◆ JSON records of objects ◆
= = =
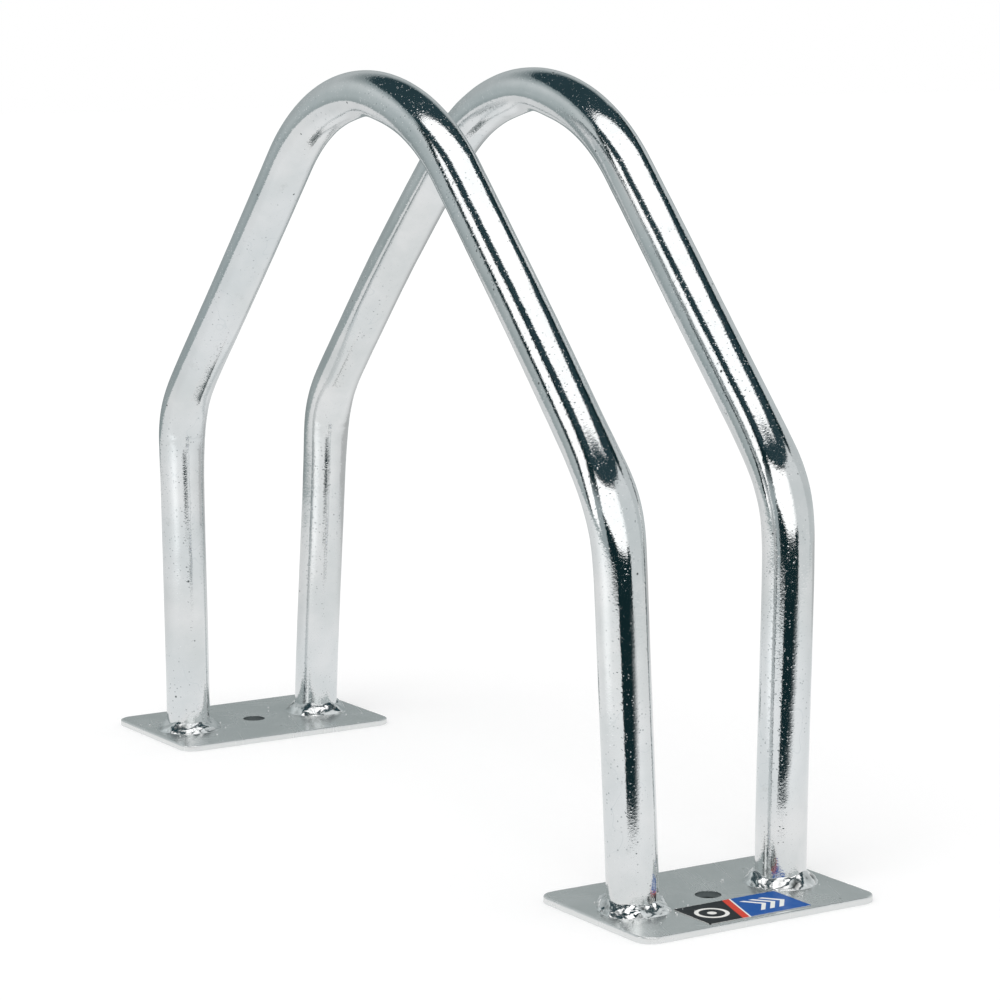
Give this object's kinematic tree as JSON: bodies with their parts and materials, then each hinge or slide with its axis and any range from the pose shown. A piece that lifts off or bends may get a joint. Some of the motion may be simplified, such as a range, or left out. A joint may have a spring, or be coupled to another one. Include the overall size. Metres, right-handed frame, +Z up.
{
  "type": "bicycle rack",
  "caption": "Bent tube bicycle rack: twin arched hoops welded to flat base plates with anchor holes, holding a wheel upright between them.",
  "frame": {"origin": "on the floor, at the middle of the rectangle that the four feet make", "axes": "+X along the parked wheel, from the left plate to the right plate; +Y across it, from the front hoop to the rear hoop; +Z up"},
  "size_m": [0.48, 0.12, 0.3419],
  "materials": {
    "zinc_tube": "bright zinc plated drawn steel tube, semi-gloss with streaks and fine pits",
    "zinc_plate": "bright zinc plated hot rolled flat steel, satin, with pale sheared edges",
    "zinc_weld": "zinc plated weld metal, lumpy and bright",
    "label_film": "printed vinyl film with plain colour fields"
  },
  "bodies": {
    "root": {"hoop_front": "zinc_tube", "hoop_rear": "zinc_tube", "base_plate_left": "zinc_plate", "base_plate_right": "zinc_plate", "weld_front_left": "zinc_weld", "weld_front_right": "zinc_weld", "weld_rear_left": "zinc_weld", "weld_rear_right": "zinc_weld", "label": "label_film"}
  },
  "joints": []
}
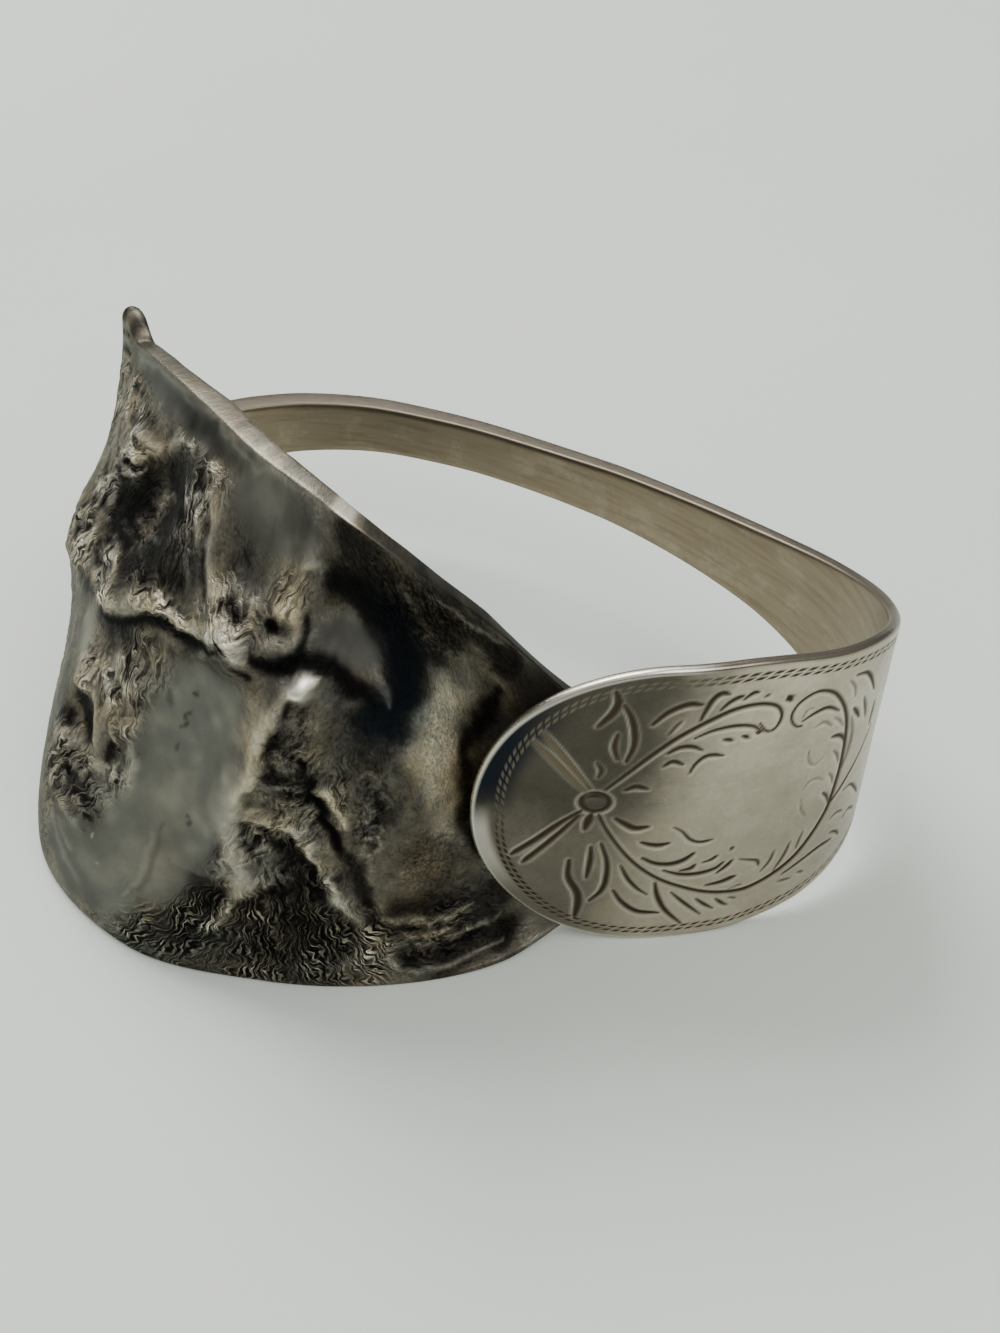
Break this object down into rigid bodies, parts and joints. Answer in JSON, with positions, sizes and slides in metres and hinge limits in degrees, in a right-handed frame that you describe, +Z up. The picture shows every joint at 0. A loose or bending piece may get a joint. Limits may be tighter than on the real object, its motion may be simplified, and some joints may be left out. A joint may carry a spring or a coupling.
{
  "type": "spoon handle bracelet",
  "caption": "Cuff bracelet bent from one serving spoon: engraved handle band with a broad round end, and a melted, wrinkled bowl as a tall shield.",
  "frame": {"origin": "middle of the wrist opening, on the resting plane", "axes": "+Z up along the wrist opening's axis, +X from the melted bowl to the bend of the handle, -Y to the engraved round end"},
  "size_m": [0.0661, 0.0578, 0.0382],
  "materials": {
    "silver": "worn polished silver, warm grey, with fine scratches and dark engraving",
    "oxidised_silver": "melted and wrinkled silver, blackened in the hollows and rubbed bright on the folds"
  },
  "bodies": {
    "root": {"spoon_bracelet": "silver"}
  },
  "joints": []
}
= = =
Copy each line above where the string "bodies" occurs.

◆ Task result ◆
Give this object's kinematic tree as JSON: bodies with their parts and materials, then each hinge or slide with its axis and any range from the pose shown. A piece that lifts off or bends may get a joint. Some of the motion may be simplified, such as a range, or left out. A joint may have a spring, or be coupled to another one. Include the overall size. Metres, right-handed frame, +Z up.
  "bodies": {
Break this object down into rigid bodies, parts and joints. Answer in JSON, with positions, sizes and slides in metres and hinge limits in degrees, in a right-handed frame that you describe, +Z up. The picture shows every joint at 0. A loose or bending piece may get a joint. Limits may be tighter than on the real object, its motion may be simplified, and some joints may be left out. A joint may carry a spring or a coupling.
  "bodies": {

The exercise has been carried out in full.